MARK: The biggest joy for me was walking out of prison and having my daughter pick me up and actually leaving without any chains. I wanted to get completely off of these people’s property. Let’s go. I would say the second biggest joy was watching Burge be sentenced even though he was not really found guilty of torture. What I would like to see achieved by 2014 is for Governor Patrick Quinn to sign legislation that outlaws juveniles from being sentenced to natural life.
For me, the most hurtful thing is seeing mothers suffer who still have torture victims locked up or seeing any mother suffer. I was at least able to spend two homecoming anniversaries with Mom before she passed. Mom used drugs well into her thirties but she abandoned using and I saw a difference in her character and her drive to fight for me. I will always be thankful for my mother because if it was not for my mother I would not have had a voice and people would not know about my situation. She worked with the People’s Law Office and the Campaign to End the Death Penalty and the Chicago Alliance Against Racist and Political Repression when most people were weary of getting involved in the fight.
I have a vision of my moms – I take her everywhere I go – she’s in my heart. Now, seeing the mothers of the torture victim – their anguish, their tears, their hurt, their disappointment in trying to get their son’s home – it motivates me to fight harder. Without these mothers, I might have left this a long time ago – there’s a lot of stress involved with this – but I take my hat off to the mothers and ask them to be strong.
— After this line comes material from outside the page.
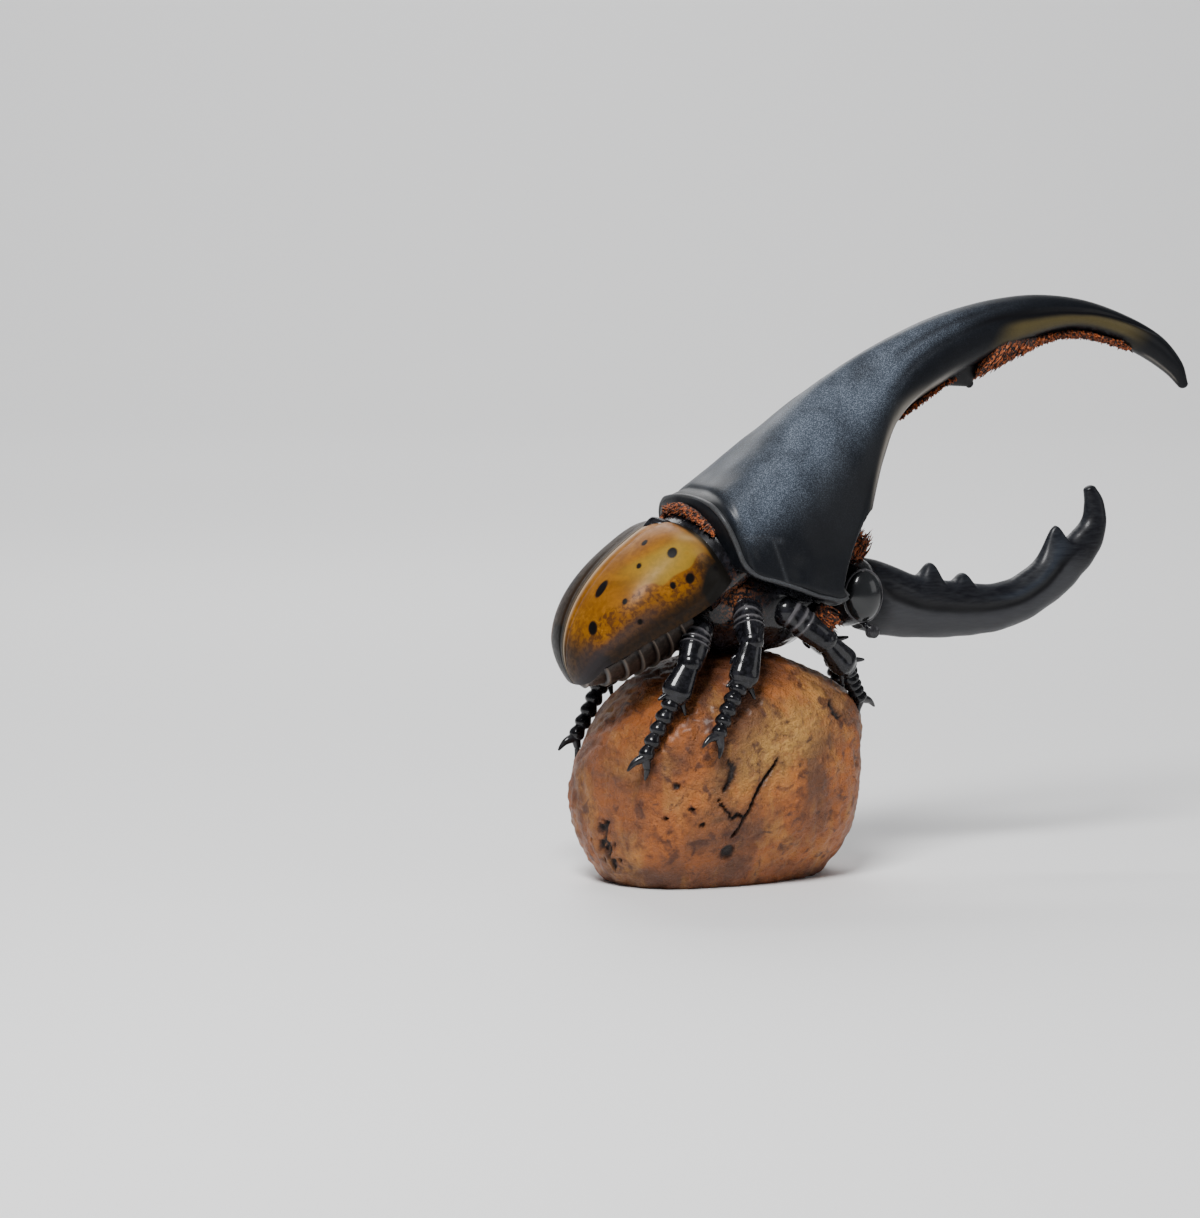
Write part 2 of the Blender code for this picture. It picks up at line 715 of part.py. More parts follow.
def trim_beyond(obj, point, normal):
    """Removes what lies past a plane and closes the cut."""
    shell = bmesh.new()
    shell.from_mesh(obj.data)
    made = bmesh.ops.bisect_plane(
        shell, geom=shell.verts[:] + shell.edges[:] + shell.faces[:], dist=1e-8,
        plane_co=Vector(point) * MM, plane_no=normal, clear_outer=True)
    rim = [e for e in made["geom_cut"] if isinstance(e, bmesh.types.BMEdge)]
    if rim:
        bmesh.ops.contextual_create(shell, geom=rim)
    bmesh.ops.triangulate(shell, faces=[f for f in shell.faces if len(f.verts) > 4])
    bmesh.ops.recalc_face_normals(shell, faces=shell.faces)
    shell.to_mesh(obj.data)
    shell.free()
    return obj


def build_leg(row, hand, joints, side, walls, finish):
    """Adds the three nodes of one leg, parted at knee and ankle and cleared of its neighbours."""
    femur, tibia, tarsus, spurs = leg_shapes(joints, side)
    for index, before, after in ((2, femur, tibia), (3, tibia, tarsus)):
        place, along = joint_plane(joints, side, index)
        trim_beyond(before, place - along * HALF_GAP, along)
        trim_beyond(after, place + along * HALF_GAP, -along)
    fuse(tibia, spurs)
    cut(tibia, [tarsus_room(joints, side)], solver="MANIFOLD")
    for shape, label in ((femur, "femur"), (tibia, "tibia"), (tarsus, "tarsus")):
        cut(shape, walls, solver="MANIFOLD")
        part(f"leg_{row}_{hand}_{label}", shape, finish)


def horn_tooth(grow=0.0):
    """Blade-like tooth under the horn, long where it leaves the horn and blunt at its tip."""
    along = Vector((math.cos(HORN_TOOTH_LEAN), 0, math.sin(HORN_TOOTH_LEAN)))
    rings = []
    for x, z, length, width in HORN_TOOTH:
        ring = []
        for k in range(HORN_TOOTH_POINTS):
            angle = math.tau * k / HORN_TOOTH_POINTS
            side = Vector((x, (width + grow) * math.sin(angle), z))
            ring.append(side + along * (length + grow) * math.cos(angle))
        rings.append(ring)
    return loft("tooth", rings)


def build_crest(finish):
    """Pronotum and the two lengths of its horn, with the tooth on the shaft."""
    roller = scoop(SCOOP_RADIUS)
    for name, start, end in zip(CREST_NAMES, CREST_CUTS, CREST_CUTS[1:]):
        piece = crest_piece(name, start, end)
        if name == "pronotum":
            cut(piece, [roller])
        if name == "thoracic_horn_shaft":
            fuse(piece, [horn_tooth()])
        part(name, piece, finish)


def build_head(finish, horn_finish, eye_finish):
    """Head ball, eyes and the toothed horn on the head."""
    roller = scoop(SCOOP_RADIUS - GAP)
    head = ellipsoid("head", HEAD_CENTRE, HEAD_RADII, 0.0, 22, 14)
    eyes = []
    for side in (-1, 1):
        centre = (EYE_CENTRE[0], side * EYE_CENTRE[1], EYE_CENTRE[2])
        eyes.append(ellipsoid("eye_room", centre, EYE_RADII, GAP, 16, 10))
    cut(head, [roller], "INTERSECT")
    cut(head, eyes)
    part("head", head, finish)
    for side, hand in SIDES:
        centre = (EYE_CENTRE[0], side * EYE_CENTRE[1], EYE_CENTRE[2])
        eye = ellipsoid("eye", centre, EYE_RADII, 0.0, 16, 10)
        part(f"eye_{hand}", cut(eye, [roller], "INTERSECT"), eye_finish)
    grown = ellipsoid("head_room", HEAD_CENTRE, HEAD_RADII, FIT, 22, 14)
    for name, start, end in zip(HEAD_HORN_NAMES, HEAD_HORN_CUTS, HEAD_HORN_CUTS[1:]):
        piece = head_horn_piece(name, start, end)
        teeth = HEAD_HORN_TEETH if name == HEAD_HORN_NAMES[0] else (HOOK_TOOTH,)
        fuse(piece, [spike("tooth", (a, 0, b), (c, 0, d), r, 8, TOOTH_END) for a, b, c, d, r in teeth])
        if name == HEAD_HORN_NAMES[0]:
            cut(piece, [grown, *eyes])
        part(name, piece, horn_finish)
    return grown, eyes


def build_feelers(finish, walls):
    """A short clubbed feeler under each eye."""
    for side, hand in SIDES:
        stem = tube("stem", mirrored(FEELER_STEM, side), FEELER_STEM_RADII, 8)
        club = ellipsoid("club", mirrored([FEELER_CLUB], side)[0], FEELER_CLUB_RADII, 0.0, 12, 8)
        feeler = fuse(stem, [club])
        part(f"antenna_{hand}", cut(feeler, walls), finish)


def lock(root, tip, across, width, thickness):
    """A flat tapered lock of bristle that bends from its root to its tip."""
    root, tip, across = Vector(root), Vector(tip), Vector(across).normalized()
    along = (tip - root).normalized()
    face = along.cross(across).normalized()
    rings = []
    for share, size, bow in ((0.0, 1.0, 0.0), (0.55, 0.95, 0.10), (1.0, 0.58, 0.0)):
        middle = root.lerp(tip, share) + face * bow * (tip - root).length
        w, t = across * width * size * 0.5, face * thickness * size * 0.5
        rings.append([middle + w, middle + t, middle - w, middle - t])
    return loft("lock", rings)


def scutellum(name, grow=0.0):
    """Three-cornered plate lying over the front of the seam between the wing cases."""
    front, tip = SCUTELLUM_FRONT + grow, SCUTELLUM_TIP - grow
    half, tip_half = SCUTELLUM_HALF + grow, SCUTELLUM_TIP_HALF + grow
    corners = ((front, -half), (front, half), (SCUTELLUM_SHOULDER, half),
               (tip, tip_half), (tip, -tip_half), (SCUTELLUM_SHOULDER, -half))
    rings = []
    for lift in (SCUTELLUM_ROOT - grow, SCUTELLUM_LIFT + grow):
        rings.append([in_body(ahead, side, case_height(-ahead * SCUTELLUM_SLOPE) + lift)
                      for ahead, side in corners])
    return loft(name, rings)


def fringe_point(angle, out, ahead):
    """A point of the fringe's arch at an angle round the neck, moved outwards and ahead."""
    c, s = math.cos(angle), math.sin(angle)
    reach = FRINGE_AHEAD + FRINGE_LEAN * s + ahead
    return Vector(in_body(reach, (FRINGE_HALF_WIDTH + out) * c, (FRINGE_HEIGHT + out) * s))


def fringe(name, draw):
    """Arch of bristle lying on the neck under the hind rim of the pronotum."""
    first, last = FRINGE_ANGLES
    rings = []
    for k in range(FRINGE_STEPS + 1):
        angle = first + (last - first) * k / FRINGE_STEPS
        rings.append([fringe_point(angle, out, ahead) for out, ahead in FRINGE_SECTION])
    band = loft(name, rings)
    locks = []
    for k in range(FRINGE_LOCKS):
        angle = first + (last - first) * (k + 0.3 + 0.4 * draw.random()) / FRINGE_LOCKS
        swing = angle + 0.05 * (draw.random() - 0.5)
        root = fringe_point(angle, 0.1, 0.8)
        tip = fringe_point(swing, 0.7, -FRINGE_REACH - 0.8 * draw.random())
        across = fringe_point(angle + 0.1, 0.1, 0.8) - root
        locks.append(lock(root, tip, across, *FRINGE_LOCK))
    return fuse(band, locks)


def tuft(name, root, tip, radius, count, draw):
    """A short brush: a low core with a ring of locks round it."""
    root, tip = Vector(root), Vector(tip)
    along = (tip - root).normalized()
    side = along.cross(Vector((0, 0, 1))).normalized()
    up = side.cross(along)
    core = tube(name, [root, root.lerp(tip, 0.6)], [radius, radius * 0.6], 8)
    locks = []
    for k in range(count):
        angle = math.tau * (k + 0.5 * draw.random()) / count
        way = side * math.cos(angle) + up * math.sin(angle)
        first = root + way * radius * 0.5
        last = root.lerp(tip, 0.9 + 0.2 * draw.random()) + way * radius * 0.62
        locks.append(lock(first, last, along.cross(way), *TUFT_LOCK))
    return fuse(core, locks)


def build_tufts(finish, walls, draw):
    """Short brushes at the throat and before the chest."""
    throat = tuft("throat_tuft", *THROAT_TUFT, *THROAT_SHAPE, draw)
    part("throat_tuft", cut(throat, walls), finish)
    for side, hand in SIDES:
        chest = tuft("chest_tuft", *mirrored(CHEST_TUFT, side), *CHEST_SHAPE, draw)
        part(f"chest_tuft_{hand}", cut(chest, walls), finish)


def under_horn(place, side, reach):
    """A point off the underside of the horn at a crest station, and the way along the horn."""
    values = row_at(CREST_STATIONS, place)
    ahead = row_at(CREST_STATIONS, place + 0.05)
    top, low = Vector((values[0], 0, values[1])), Vector((values[2], 0, values[3]))
    along = (Vector((ahead[2], 0, ahead[3])) - low).normalized()
    return low - (top - low).normalized() * reach + Vector((0, side, 0)), along


def brush(name, draw):
    """A row of bristles under the horn: a low core with two staggered rows of locks."""
    start, end = BRUSHES[name]
    first, last = BRUSH_REACH[name]
    rings = []
    for k in range(BRUSH_STEPS + 1):
        share = k / BRUSH_STEPS
        swell = math.sin(math.pi * (0.06 + 0.88 * share)) ** 0.5
        core = BRUSH_CORE * (first + (last - first) * share) * swell
        section = ((-1.0, -BRUSH_ROOT), (-0.8, core * 0.7), (0.0, core), (0.8, core * 0.7),
                   (1.0, -BRUSH_ROOT), (0.0, -BRUSH_ROOT - 0.6))
        place = start + (end - start) * share
        rings.append([under_horn(place, side * BRUSH_HALF_WIDTH * swell, depth)[0]
                      for side, depth in section])
    length = (under_horn(end, 0, 0)[0] - under_horn(start, 0, 0)[0]).length
    count = int(length / LOCK_SPACING)
    locks = []
    for k in range(count):
        for row in (-1, 1):
            share = (k + 0.5 + 0.25 * row) / count
            place = start + (end - start) * share
            side = row * BRUSH_HALF_WIDTH * (0.34 + 0.1 * draw.random())
            root, along = under_horn(place, side, -0.6)
            reach = (first + (last - first) * share) * math.sin(math.pi * (0.1 + 0.8 * share)) ** 0.4
            tip, _ = under_horn(place, side * 1.25, reach * (0.90 + 0.2 * draw.random()))
            tip += along * (0.3 + 0.6 * draw.random())
            locks.append(lock(root, tip, along, *BRUSH_LOCK))
    return fuse(loft(name, rings), locks)


def build_brushes(finish, walls, draw):
    """Bristle brushes in the hollows under the horn, ahead of its tooth and behind it."""
    for name in BRUSHES:
        part(name, cut(brush(name, draw), walls), finish)


FIGURINE = None
CUTTERS = None


def main():
    """Builds every piece of the figurine, from the boulder up to the horns."""
    global FIGURINE, CUTTERS
    clear_scene()
    FIGURINE = collection("hercules_beetle_figurine")
    CUTTERS = collection("cutters")

    rock_finish = material("painted boulder", (0.44, 0.19, 0.06), 0.55)
    black = material("black shell", (0.012, 0.013, 0.017), 0.22)
    blue_black = material("blue black shell", (0.025, 0.030, 0.042), 0.28)
    amber = material("amber wing case", (0.42, 0.20, 0.03), 0.20)
    brown = material("brown belly", (0.05, 0.035, 0.025), 0.35)
    bristle = material("rust bristle", (0.45, 0.11, 0.02), 0.75)
    eye_black = material("eye black", (0.006, 0.006, 0.008), 0.08)

    part("base_rock", boulder("base_rock"), rock_finish)
    rock_room = boulder("rock_room", FIT)

    build_crest(blue_black)
    crest_room = crest_piece("crest_room", 0.0, CREST_CUTS[1], FIT)
    cut(crest_room, [scoop(SCOOP_RADIUS - FIT)])
    plate_room = scutellum("plate_room", FIT)
    for side, hand in SIDES:
        part(f"elytron_{hand}", cut(wing_case("wing_case", side), [plate_room, crest_room]), amber)
    part("scutellum", cut(scutellum("scutellum"), [crest_room]), black)
    dome = dome_room(FIT)
    part("abdomen", belly("belly"), brown)
    belly_room = belly("belly_room", FIT)

    head_room, eye_rooms = build_head(black, blue_black, eye_black)

    chest = thorax("thorax")
    cut(chest, [crest_room, dome, belly_room, head_room, *eye_rooms, plate_room])
    part("thorax", chest, black)

    chest_room = thorax("thorax_room", FIT)
    walls = [chest_room, belly_room, dome, crest_room, rock_room, head_room, *eye_rooms]
    for row, joints in LEG_JOINTS.items():
        build_leg(row, "right", joints, -1, walls, black)
        build_leg(row, "left", LEFT_FRONT if row == "front" else joints, 1, walls, black)

    draw = random.Random(BRISTLE_SEED)
    part("rim_fringe", cut(fringe("rim_fringe", draw), [chest_room, crest_room, dome, plate_room]), bristle)
    horn_room = head_horn_piece("horn_room", HEAD_HORN_CUTS[0], HEAD_HORN_CUTS[1], FIT)
    front_legs = leg_rooms(LEG_JOINTS["front"], -1) + leg_rooms(LEFT_FRONT, 1)
    build_feelers(black, [head_room, horn_room, *eye_rooms, *front_legs])
    build_tufts(bristle, [chest_room, crest_room, head_room, horn_room, *eye_rooms, *front_legs], draw)

    shaft_room = crest_piece("shaft_room", CREST_CUTS[1] - 0.3, CREST_CUTS[2], FIT)
    tip_room = crest_piece("tip_room", CREST_CUTS[2] - 0.3, CREST_CUTS[3], FIT)
    build_brushes(bristle, [shaft_room, tip_room, horn_tooth(FIT), crest_room], draw)

    for guide in list(CUTTERS.objects):
        bpy.data.objects.remove(guide)


main()
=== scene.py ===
"""Looks of a painted hercules beetle figurine that climbs over its boulder base.

Lengths inside the script are millimetres, in the frame's own axes: +X is the beetle's
heading, +Y its left side and +Z up. Every mesh is scaled to metres as it is made.
"""
import math

import bpy
import numpy as np
from bpy.props import FloatProperty, FloatVectorProperty, IntProperty, PointerProperty
from mathutils import Matrix, Vector


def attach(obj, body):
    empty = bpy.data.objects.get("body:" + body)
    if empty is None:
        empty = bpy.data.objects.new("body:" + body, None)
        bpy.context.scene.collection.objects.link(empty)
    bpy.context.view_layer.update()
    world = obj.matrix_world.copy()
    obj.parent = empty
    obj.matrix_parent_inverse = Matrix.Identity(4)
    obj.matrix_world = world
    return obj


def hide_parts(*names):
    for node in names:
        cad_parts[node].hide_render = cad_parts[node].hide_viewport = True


bl_info = {
    "name": "Hercules beetle figurine",
    "version": (1, 0, 0),
    "blender": (4, 5, 0),
    "location": "3D View > Sidebar > Beetle",
    "description": "Fine surfaces, painted finishes and studio for a beetle on a boulder",
    "category": "Object",
}

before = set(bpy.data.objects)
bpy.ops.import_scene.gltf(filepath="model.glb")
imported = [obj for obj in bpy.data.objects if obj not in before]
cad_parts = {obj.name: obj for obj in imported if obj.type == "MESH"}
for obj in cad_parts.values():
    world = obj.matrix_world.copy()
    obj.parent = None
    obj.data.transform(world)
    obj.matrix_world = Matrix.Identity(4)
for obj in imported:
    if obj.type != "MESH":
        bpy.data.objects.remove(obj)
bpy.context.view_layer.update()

MM = 0.001
BODY = "root"

# Camera: the photograph's view, its pixels read in a frame of 1200 by 1218.
IMAGE_SIZE = (1200, 1218)
VIEW_AZIMUTH = math.radians(-25)
VIEW_ELEVATION = math.radians(6)
VIEW_DISTANCE = 900.0
PIXEL_SIZE = 0.22
ORIGIN_PIXEL = (715, 874)
SENSOR_WIDTH = 36.0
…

Whenever I talk to Mark, I’m astonished by his compassion and determination. He and the other torture survivors have every reason to be bitter and angry, yet they are a testament to our humanity. There’s so much we can learn from him, the survivors, the mothers, and each other. As he said, “when you stop learning, you’re dead.” Today, I take my hat off to Mark Clements, a real life (super) hero in his own right.